Firstly, and most obviously, the NZ8 uses a BLU-Escent laser diode light source, which means increased brightness, greater consistency, and a 20,000-hour lifespan. As a result, you should be able watch a film a day for the next 20 years without worrying about image dimming or having to change the lamp.

The NZ8 uses the same three-chip 4K D-ILA device as the outgoing N7, but now includes 8K/e-ShiftX processing. A flavour of this feature, which shifted pixels in two directions to increase the perceived resolution of projected images, was introduced on the previous DLA-NX9 flagship model launched in 2019. While the entry-level NZ7 retains this approach, the NZ8 and NZ9 now shift the pixels in four directions, to display a full 8K resolution.

The ability to handle 8K sources is only possible due to another major upgrade – HDMI 2.1 inputs. And the NZ8's pair of 48Gbps ports not only accept 8K/60p but also 4K/120p, in addition to 3D and high dynamic range – specifically HDR10, HLG, and HDR10+.


Both HDMI inputs are rated 48Gbps and support 8K/60 and 4K/120

Physically, the NZ8 looks identical to the older N7, with the same bulky matte black chassis and solid build quality. The only difference is at the rear, where there are slightly larger air vents and no removable dust filter. There's been no change to the supplied remote, which is well-designed and has a useful handy backlight.


The all-glass lens is again a 17-element, 15-group design, but has been upgraded to improve contrast performance by suppressing any reflected light, which explains how the brighter NZ8 can have the same contrast ratio as the N7.

Otherwise it's business as usual, with features such as Auto Tone Mapping, which reads HDR static metadata and automatically adjusts the tone mapping accordingly, and Frame Adapt HDR, which analyses an HDR signal and changes the tone mapping on the fly. JVC's Theatre Optimiser then tweaks the PJ's HDR delivery to better match your screen's size and gain factor.

Installation remains a breeze thanks to generous motorised focus, zoom and shift controls, along with precise lens memories for those rocking a 'Scope screen. The NZ8, designed for medium and large home cinemas, has a 2x zoom and can be stand or ceiling mounted – but whatever your installation plans, it's worth remembering this behemoth weighs 23.1kg and measures 50cm wide.

On The Menu
JVC's onscreen display is predominantly the same as before, but there are a few changes reflecting upgrades made.
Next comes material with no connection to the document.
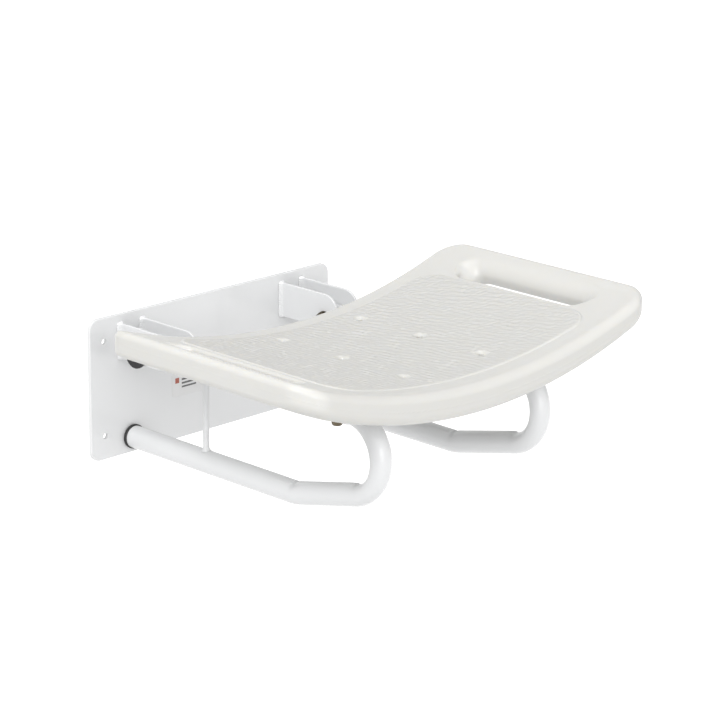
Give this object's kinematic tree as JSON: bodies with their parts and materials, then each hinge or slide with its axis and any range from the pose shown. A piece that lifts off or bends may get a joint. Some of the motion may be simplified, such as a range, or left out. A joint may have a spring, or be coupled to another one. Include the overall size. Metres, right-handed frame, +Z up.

The Frame Adapt HDR tool now offers six settings, and the Theatre Optimiser allows you to specify if your screen aspect ratio is 16:9 or 2.35:1.


JVC's onscreen menu offers comprehensive control of picture/input parameters and installation tools


Picture modes include Auto, Standard and HDR options, each with customisation potential

The biggest menu difference relates to the laser light source, which has three 'LD Power' options: low, mid, and high. There are also two Dynamic CTRL settings that dynamically adjust the brightness of the laser, with the second mode applying this more aggressively.

Anyone concerned about the laser's cooling being noisy needn't worry. In fact, the low and mid laser settings are as quiet as the low-lamp mode of the previous N7, allowing the NZ8's middle option to add extra brightness without creating an unwanted racket. Even the high mode isn't significantly louder, making it a viable option for those who really need additional luminance.


The e-Shift menu includes three tiers of processing, plus a trio of noise reduction options


Call up the info pane to view source details, including HDR10 metadata values

Perhaps the biggest surprise is the speed with which the NZ8 locks on to a video signal. Previous JVC models would take so long you could make a cup of tea before an image appeared, but perhaps because of the HDMI 2.1 upgrade, this new generation is decidedly nippy.

Come Away With Me
As always the most accurate picture mode is Natural, and watching the Blu-ray of Samsara revealed a series of gorgeous travelogue images. The picture looked spot-on to my eye, and measurements confirmed it. JVC isn't telling porkies when it comes to the native contrast either, with the NZ8 consistently delivering around 80,000:1 in testing.